The primary thing here is not weight capacity. It is stopping power. Unless the trailer is really tiny, it add a great deal of strain to the brakes of a tow vehicle, even if the trailer has brakes. Which it should. But under hard use, four brakes are better than two, and six better than four. They will stay cooler, plus with the extra two tires on the ground, there will be better traction to help slow and stop the vehicle.

c) Normally, I do not like folding trailers. Any variation. I do not even like slide-outs, despite their space advantages. But I am, personally, considering building a folding trailer. Not in the conventional sense, however. This one will have the ‘utility core’ in the center of the trailer side to side, over the axles. The interior space will be very limited when folded. I think I can arrange it so the chemical toilet can be used in privacy, but that would be about it.

Thinkin’ of a trailer I can stay in on weekend trips ("KOA" or backwoods primitive) but also suitable as an emergency shelter. Want to keep it small/lite enough that it does not impose a major drain on diesel economy. Ideally I would add solar panels, batteries, generator, frig, stove, etc. Realistically, I want to sleep, eat, shower, and cr@p inside where it’s warm and dry (or cool). When I look at the commercial campers my first thought is they are trying to recreate home. I can cook on a camp stove but would I consider a small modern Franklin type wood stove for cooking and heating? I rarely cr@p and shower concurrently, so that space could be used more efficiently especially with a portable camp shower type set up. (Some activities could be moved outside as weather permits.)

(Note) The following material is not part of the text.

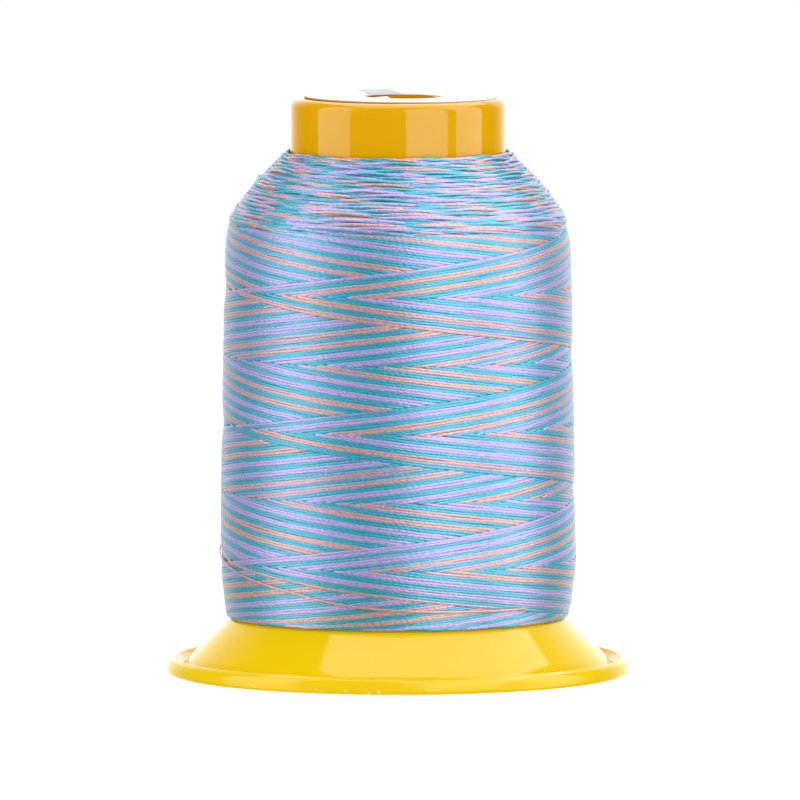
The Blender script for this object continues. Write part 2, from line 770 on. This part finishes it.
@dataclass(frozen=True)
class TopLabel:
    """The round paper label, its punched hole and the torn paper left at the hole's edge."""

    radius: float = 12.75
    offset_x: float = 0.35
    hole_r: float = 5.12
    hole_x: float = 0.63
    low_z: float = 76.43
    top_z: float = 76.6
    tilt: float = -0.008
    under_tilt: float = 0.3
    torn_from: float = 0.15
    torn_sheet: float = 0.09
    columns: int = 240

    def disc(self) -> bpy.types.Object:
        """Makes the sheet: a ring from the hole's circle to the rim's, its face a little higher
        on the left."""
        turns = np.arange(self.columns) / self.columns
        share = np.linspace(0, 1, 9)[:, None]
        hole = polar(np.full(self.columns, self.hole_r), turns, 0.0) + [self.hole_x, 0, 0]
        rim = polar(np.full(self.columns, self.radius), turns, 0.0) + [self.offset_x, 0, 0]
        sheet = hole[None] * (1 - share[..., None]) + rim[None] * share[..., None]
        under, over = sheet + [0, 0, self.low_z], sheet + [0, 0, self.top_z]
        under[..., 2] += self.under_tilt * self.tilt * (sheet[..., 0] - self.radius)
        over[..., 2] += self.tilt * sheet[..., 0]
        return ring_fabric(np.concatenate([under, over[::-1]])).piece("label_disc", sharp=40)

    def flap(self, base: Sequence, tip: Sequence, lift: float, curl: float) -> Fabric:
        """A torn tongue of paper: a sheet ruled from its base line to its tip line, bowed up.

        Args:
            base: two turns on the hole's edge between which the paper is still attached.
            tip: two points (x, y) where the torn end lies.
            lift: height of the torn end over the label.
            curl: how far the middle stands over the straight line.

        Returns:
            The closed flap.
        """
        wide = np.linspace(0, 1, 15)
        far = np.linspace(0, 1, 10)[:, None]
        edge = base[0] + (base[1] - base[0]) * wide
        foot = polar(self.hole_r + self.torn_from, edge, 0.0)[:, :2]
        foot = foot + [self.hole_x, 0]
        end = np.outer(1 - wide, tip[0]) + np.outer(wide, tip[1])
        ragged = 1 + 0.01 * np.sin(wide * 23) + 0.006 * np.sin(wide * 51 + 1)
        plan = foot[None] + (end - foot)[None] * (far * ragged)[..., None]
        z = self.top_z + lift * far * ragged + curl * np.sin(math.pi * far) * np.ones_like(wide)
        over = np.concatenate([plan, z[..., None]], axis=2)
        sheet = np.concatenate([over, (over - [0, 0, self.torn_sheet])[:, ::-1]], axis=1)
        rows, columns = sheet.shape[:2]
        row, column = cells(rows - 1, columns)
        sides = row * columns + column % columns
        k = np.arange(columns // 2 - 1)
        cap = np.stack([k, columns - 1 - k, columns - 2 - k, k + 1], axis=1)
        caps = np.concatenate([cap, (cap + (rows - 1) * columns)[:, ::-1]])
        uv = np.stack([column / columns, row / rows], axis=-1).reshape(-1, 2)
        cap_uv = np.zeros((caps.size, 2)) + np.tile([[0, 0.97], [0, 1], [0.05, 1], [0.05, 0.97]],
                                                    (len(caps), 1))
        faces = np.concatenate([sides, caps])
        return Fabric(sheet.reshape(-1, 3), [faces], {BAKE_MAP: np.concatenate([uv, cap_uv])})

    def flaps(self) -> list[bpy.types.Object]:
        """Makes the grey underside of the paper folded back, and the small tongue in front."""
        back = self.flap((0.634, 0.503), ((-5.3, 5.2), (-1.3, 6.6)), 0.52, 0.06)
        front = self.flap((-0.134, -0.049), ((-1.75, -3.6), (-1.45, -3.7)), 0.2, 0.03)
        return [back.piece("label_flap_back", sharp=40), front.piece("label_flap_front", sharp=40)]


class Number:
    """A number on its way through a material's nodes; an expression on it adds Math nodes."""

    def __init__(self, bench: "Bench", socket: bpy.types.NodeSocket) -> None:
        """Wraps an output socket."""
        self.bench = bench
        self.socket = socket

    def maths(self, operation: str, *values: "Number | float") -> "Number":
        """Adds a Math node.

        Args:
            operation: Blender's name of it.
            values: its inputs, in order.

        Returns:
            The result.
        """
        made = self.bench.node("Math", {"operation": operation}, dict(enumerate(values)))
        return Number(self.bench, made.outputs[0])

    def __add__(self, other: "Number | float") -> "Number":
        """Sum."""
        return self.maths("ADD", self, other)

    def __radd__(self, other: float) -> "Number":
        """Sum with a plain number in front."""
        return self.maths("ADD", other, self)

    def __sub__(self, other: "Number | float") -> "Number":
        """Difference."""
        return self.maths("SUBTRACT", self, other)

    def __rsub__(self, other: float) -> "Number":
        """Difference from a plain number."""
        return self.maths("SUBTRACT", other, self)

    def __mul__(self, other: "Number | float") -> "Number":
        """Product."""
        return self.maths("MULTIPLY", self, other)

    def __rmul__(self, other: float) -> "Number":
        """Product with a plain number in front."""
        return self.maths("MULTIPLY", other, self)

    def fraction(self) -> "Number":
        """What is left above the whole number below it."""
        return self.maths("FRACT", self)

    def sine(self) -> "Number":
        """Sine, of radians."""
        return self.maths("SINE", self)

    def step(self, low: float, high: float) -> "Number":
        """A smooth step from 0 to 1 between two values, which may run either way."""
        made = self.bench.node("MapRange", {"interpolation_type": "SMOOTHSTEP"},
                               {"Value": self, "From Min": low, "From Max": high})
        return Number(self.bench, made.outputs[0])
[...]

By using a cargo trailer it would be multi use and wouldn’t stand out too much if I attempt to "stealth" camp. I feel most campers with their built in fixtures waste a lot of space and force you to use it as it is and prevents being able to use the camper as a cargo trailer. A cargo trailer is usually quite a bit lighter than an ultralite camper of the same size and is probably more aerodynamic so it may be easier on fuel and can maybe be pulled by a smaller vehicle if it has breaks.